### PROBLEM DESCRIPTION:
Print the data exactly, leaving nothing out.

### DATASET EXCERPT:
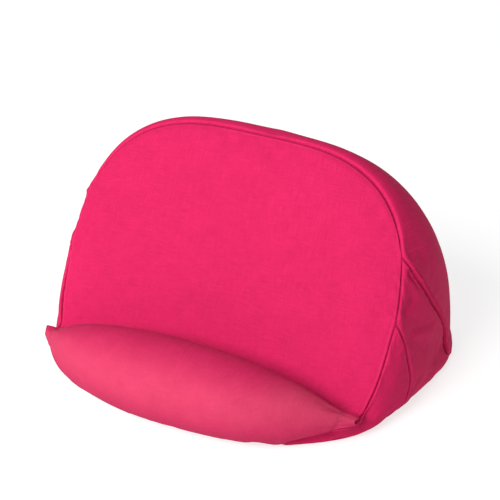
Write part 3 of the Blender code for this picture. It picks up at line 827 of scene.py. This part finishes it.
WEAVE = dict(thread=0.5, contrast=1.0, sheen=0.03, roughness=0.78, specular=0.06, tint=(1.0, 0.25, 0.45))
PINK = woven("pink_weave", (0.46, 0.0105, 0.073), (0.30, 0.005, 0.042), (0.62, 0.022, 0.112), **WEAVE)
# the roll's weave: a darker base that stands for painted shade on its top and underside, with painted light added on
# its front
ROLL_PINK_PAINTED_LIGHT = woven("pink_weave_painted_light", (0.405, 0.0118, 0.067), (0.27, 0.0058, 0.040), (0.56, 0.024, 0.106), painted_light_colour=(0.058, 0.0225, 0.0215), **WEAVE)
LINING = woven("lining_weave", (0.74, 0.72, 0.70), (0.60, 0.58, 0.56), (0.85, 0.83, 0.80),
               thread=0.8, contrast=1.0, sheen=0.08, roughness=0.85, specular=0.2, tint=(1.0, 1.0, 1.0))
BEADS = beads_material()

# ---------------------------------------------------------------- the panels
back_grid = fine(coarse_back(), COLUMNS_AT, ROWS_AT)
rest_grid = fine(coarse_rest(), COLUMNS_AT, REST_AT)
gusset_grid = fine(coarse_gusset(), UPPER_AT, ROWS_AT)
front_grid = fine(coarse_front(), LOWER_AT, ROWS_AT)
roll_grid = fine(coarse_roll(), ROLL_AT, ROUND_AT)
MIRROR = np.array([-1.0, 1.0, 1.0])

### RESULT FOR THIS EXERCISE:
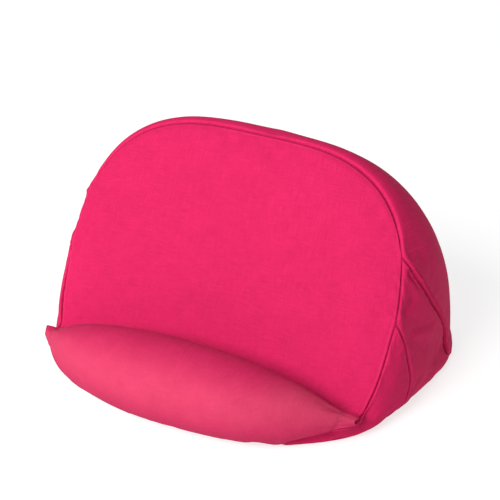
Write part 3 of the Blender code for this picture. It picks up at line 827 of scene.py. This part finishes it.
WEAVE = dict(thread=0.5, contrast=1.0, sheen=0.03, roughness=0.78, specular=0.06, tint=(1.0, 0.25, 0.45))
PINK = woven("pink_weave", (0.46, 0.0105, 0.073), (0.30, 0.005, 0.042), (0.62, 0.022, 0.112), **WEAVE)
# the roll's weave: a darker base that stands for painted shade on its top and underside, with painted light added on
# its front
ROLL_PINK_PAINTED_LIGHT = woven("pink_weave_painted_light", (0.405, 0.0118, 0.067), (0.27, 0.0058, 0.040), (0.56, 0.024, 0.106), painted_light_colour=(0.058, 0.0225, 0.0215), **WEAVE)
LINING = woven("lining_weave", (0.74, 0.72, 0.70), (0.60, 0.58, 0.56), (0.85, 0.83, 0.80),
               thread=0.8, contrast=1.0, sheen=0.08, roughness=0.85, specular=0.2, tint=(1.0, 1.0, 1.0))
BEADS = beads_material()

# ---------------------------------------------------------------- the panels
back_grid = fine(coarse_back(), COLUMNS_AT, ROWS_AT)
rest_grid = fine(coarse_rest(), COLUMNS_AT, REST_AT)
gusset_grid = fine(coarse_gusset(), UPPER_AT, ROWS_AT)
front_grid = fine(coarse_front(), LOWER_AT, ROWS_AT)
roll_grid = fine(coarse_roll(), ROLL_AT, ROUND_AT)
MIRROR = np.array([-1.0, 1.0, 1.0])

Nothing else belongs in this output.